In its final report, parliament faulted the CA for operating an opaque regime for awarding operating licences that disadvantaged smaller players.

“Arbitrary fixing of licence fees and requirement of upfront payment of the fees constitutes a significant barrier to entry,” said the report. “MNOs (multinational organisations) view the current regime of allocation of spectrum as one that lacks transparency, uniformity and fairness.”

While giving the company’s submission during the parliamentary inquiry, Collymore stressed Safaricom’s contribution to the economy through investment, job creation and tax revenue.

“Through our operations in the Kenyan economy, we have created additional Government revenue of approximately Sh83 billion per annum over the past decade as a result of upstream and downstream economic activity,” he said.

He further disputed the notion that the company’s market lead made the sector uncompetitive as claimed by rivals and required regulatory intervention.

“We continue to face competition from other players in the market as evidenced by aggressive pricing offers on voice and data that has seen a shift in customer loyalty from time to time,” he said.

“Such active competition between the players can be observed in the changing market share.”

Between 2017 and 2018, Safaricom’s subscriptions market share fell to 67 per cent down from 71.9 per cent while Airtel’s market share grew from 16.3 per cent to 19.7 per cent over the same period of time.

“We believe the sector remains competitive and no further regulatory interventions in this respect are necessary at this point,” he said.

At the same time, the Parliamentary committee raised questions over CA’s abdication of its role as sector regulator.

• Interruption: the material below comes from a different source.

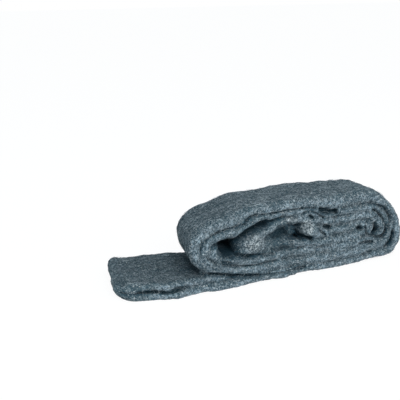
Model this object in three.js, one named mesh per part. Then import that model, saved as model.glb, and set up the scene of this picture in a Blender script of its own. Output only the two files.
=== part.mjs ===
// A band of steel wool rolled up flat, with its outer end drawn out to the left as a tail.
// The band is one piece: it is lofted along a path that starts under the roll, folds back at
// the end of the tail and winds inwards turn by turn. X runs along the tail, Y across the
// band from its front edge to its back edge, and Z up. All sizes are in millimetres.
import * as THREE from 'three';

// The band
const bandWidth = 62;
const clearance = 0.6;
const edgeWander = 1.1;

// The roll, measured on its front face with X = 0 at the left end of its hollow
const tailEnd = -78.5;
const heelEnd = 10;
const coreEnd = 65.5;
const rightEnds = { outer: 146, second: 140, third: 135, inner: 128.5 };
const rightReach = { outer: 18.3, second: 16.2, third: 12.2, inner: 3.8 };
const topEnds = { outer: 131.5, second: 128.5, third: 125 };
const leftReach = { outer: 21.2, inner: 14.4 };
const moundReach = 5;

// The tail spreads wider towards its end, and the end's front corner is rounded off
const lipForward = 3.6;
const lipBackward = 13;
const cornerFrom = 22;
const cornerWidth = 26;
const cornerDepth = 29;
const cornerIn = 9;

// The roll leans: its back is pushed to the right of its front, and sits a little lower
const leanLeft = 0.36;
const leanRight = 0.28;
const backDrop = 0.075;

// The whole band is kneaded a little by hand
const kneadHeight = 0.9;
const kneadPitch = 30;

// The loft
const straightStep = 7;
const bendStep = 2.6;
const acrossFace = [0, 0.08, 0.2, 0.34, 0.5, 0.66, 0.82, 0.94, 1];
const edgePoints = 4;
const bluntEnd = 0.4;

const mix = (a, b, k) => a + (b - a) * k;

function ramp(x, from, to) {
  const k = Math.min(1, Math.max(0, (x - from) / (to - from)));
  return k * k * (3 - 2 * k);
}

function bell(x, { at, half, add }) {
  const q = (x - at) / half;
  return Math.abs(q) < 1 ? add * (1 - q * q) ** 2 : 0;
}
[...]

“As at June 2018, Safaricom possesses a higher market share in mobile subscriptions, mobile money services, voice traffic and mobile data subscriptions well beyond the statutory threshold for being declared a dominant player,” said the report.

“There has been an unexplained reluctance on the part of the CA to declare any MNO as dominant within any segment of the telecommunications sub-sector pursuant to its mandate under KICA and relevant regulations.”

The latest attempt by the Gem MP could thus be seen as a move by Parliament to take matters into its own hands. Whether it will work this time round remains to be seen.